**PROBLEM TO SOLVE**
Below is a set of records; restate each one word for word.

**DATA PROVIDED**
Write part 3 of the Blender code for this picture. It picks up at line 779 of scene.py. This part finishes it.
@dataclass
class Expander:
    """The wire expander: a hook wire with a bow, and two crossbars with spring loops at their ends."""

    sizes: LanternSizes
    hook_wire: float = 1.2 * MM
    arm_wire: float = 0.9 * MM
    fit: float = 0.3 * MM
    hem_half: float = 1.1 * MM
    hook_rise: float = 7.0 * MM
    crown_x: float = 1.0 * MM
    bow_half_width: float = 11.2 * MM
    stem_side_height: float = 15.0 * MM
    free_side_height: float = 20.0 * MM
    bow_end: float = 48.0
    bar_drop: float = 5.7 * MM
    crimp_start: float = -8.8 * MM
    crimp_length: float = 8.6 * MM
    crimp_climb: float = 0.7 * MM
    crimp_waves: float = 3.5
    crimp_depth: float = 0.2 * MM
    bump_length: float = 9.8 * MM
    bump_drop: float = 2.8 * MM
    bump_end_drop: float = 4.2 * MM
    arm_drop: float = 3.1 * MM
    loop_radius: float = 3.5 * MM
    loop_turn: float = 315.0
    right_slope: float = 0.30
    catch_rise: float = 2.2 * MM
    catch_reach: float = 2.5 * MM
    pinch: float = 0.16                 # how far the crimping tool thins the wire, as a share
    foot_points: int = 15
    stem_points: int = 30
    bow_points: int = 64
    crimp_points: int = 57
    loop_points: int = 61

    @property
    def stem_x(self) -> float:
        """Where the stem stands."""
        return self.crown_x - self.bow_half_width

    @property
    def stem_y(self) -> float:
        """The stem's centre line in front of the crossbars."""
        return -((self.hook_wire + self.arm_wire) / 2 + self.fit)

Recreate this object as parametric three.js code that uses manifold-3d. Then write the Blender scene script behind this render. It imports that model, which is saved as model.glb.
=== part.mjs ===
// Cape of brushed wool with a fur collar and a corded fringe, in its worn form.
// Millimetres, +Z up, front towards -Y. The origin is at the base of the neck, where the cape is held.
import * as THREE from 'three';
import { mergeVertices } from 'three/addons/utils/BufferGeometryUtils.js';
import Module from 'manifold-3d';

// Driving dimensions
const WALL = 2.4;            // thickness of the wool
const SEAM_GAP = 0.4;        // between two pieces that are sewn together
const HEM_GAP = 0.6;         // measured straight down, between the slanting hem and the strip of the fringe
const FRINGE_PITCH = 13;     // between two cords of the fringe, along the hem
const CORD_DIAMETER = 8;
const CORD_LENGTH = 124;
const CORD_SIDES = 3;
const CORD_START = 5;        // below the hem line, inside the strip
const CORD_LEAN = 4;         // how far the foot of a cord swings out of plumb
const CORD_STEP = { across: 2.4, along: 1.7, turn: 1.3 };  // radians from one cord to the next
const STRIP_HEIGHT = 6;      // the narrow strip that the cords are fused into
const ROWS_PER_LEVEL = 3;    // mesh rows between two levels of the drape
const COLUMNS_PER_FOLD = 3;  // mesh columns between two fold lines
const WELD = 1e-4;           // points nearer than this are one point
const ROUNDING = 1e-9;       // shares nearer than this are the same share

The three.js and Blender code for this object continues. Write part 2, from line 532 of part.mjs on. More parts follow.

**THE RESULT**
Write part 3 of the Blender code for this picture. It picks up at line 779 of scene.py. This part finishes it.
@dataclass
class Expander:
    """The wire expander: a hook wire with a bow, and two crossbars with spring loops at their ends."""

    sizes: LanternSizes
    hook_wire: float = 1.2 * MM
    arm_wire: float = 0.9 * MM
    fit: float = 0.3 * MM
    hem_half: float = 1.1 * MM
    hook_rise: float = 7.0 * MM
    crown_x: float = 1.0 * MM
    bow_half_width: float = 11.2 * MM
    stem_side_height: float = 15.0 * MM
    free_side_height: float = 20.0 * MM
    bow_end: float = 48.0
    bar_drop: float = 5.7 * MM
    crimp_start: float = -8.8 * MM
    crimp_length: float = 8.6 * MM
    crimp_climb: float = 0.7 * MM
    crimp_waves: float = 3.5
    crimp_depth: float = 0.2 * MM
    bump_length: float = 9.8 * MM
    bump_drop: float = 2.8 * MM
    bump_end_drop: float = 4.2 * MM
    arm_drop: float = 3.1 * MM
    loop_radius: float = 3.5 * MM
    loop_turn: float = 315.0
    right_slope: float = 0.30
    catch_rise: float = 2.2 * MM
    catch_reach: float = 2.5 * MM
    pinch: float = 0.16                 # how far the crimping tool thins the wire, as a share
    foot_points: int = 15
    stem_points: int = 30
    bow_points: int = 64
    crimp_points: int = 57
    loop_points: int = 61

    @property
    def stem_x(self) -> float:
        """Where the stem stands."""
        return self.crown_x - self.bow_half_width

    @property
    def stem_y(self) -> float:
        """The stem's centre line in front of the crossbars."""
        return -((self.hook_wire + self.arm_wire) / 2 + self.fit)

Recreate this object as parametric three.js code that uses manifold-3d. Then write the Blender scene script behind this render. It imports that model, which is saved as model.glb.
=== part.mjs ===
// Cape of brushed wool with a fur collar and a corded fringe, in its worn form.
// Millimetres, +Z up, front towards -Y. The origin is at the base of the neck, where the cape is held.
import * as THREE from 'three';
import { mergeVertices } from 'three/addons/utils/BufferGeometryUtils.js';
import Module from 'manifold-3d';

// Driving dimensions
const WALL = 2.4;            // thickness of the wool
const SEAM_GAP = 0.4;        // between two pieces that are sewn together
const HEM_GAP = 0.6;         // measured straight down, between the slanting hem and the strip of the fringe
const FRINGE_PITCH = 13;     // between two cords of the fringe, along the hem
const CORD_DIAMETER = 8;
const CORD_LENGTH = 124;
const CORD_SIDES = 3;
const CORD_START = 5;        // below the hem line, inside the strip
const CORD_LEAN = 4;         // how far the foot of a cord swings out of plumb
const CORD_STEP = { across: 2.4, along: 1.7, turn: 1.3 };  // radians from one cord to the next
const STRIP_HEIGHT = 6;      // the narrow strip that the cords are fused into
const ROWS_PER_LEVEL = 3;    // mesh rows between two levels of the drape
const COLUMNS_PER_FOLD = 3;  // mesh columns between two fold lines
const WELD = 1e-4;           // points nearer than this are one point
const ROUNDING = 1e-9;       // shares nearer than this are the same share

The three.js and Blender code for this object continues. Write part 2, from line 532 of part.mjs on. More parts follow.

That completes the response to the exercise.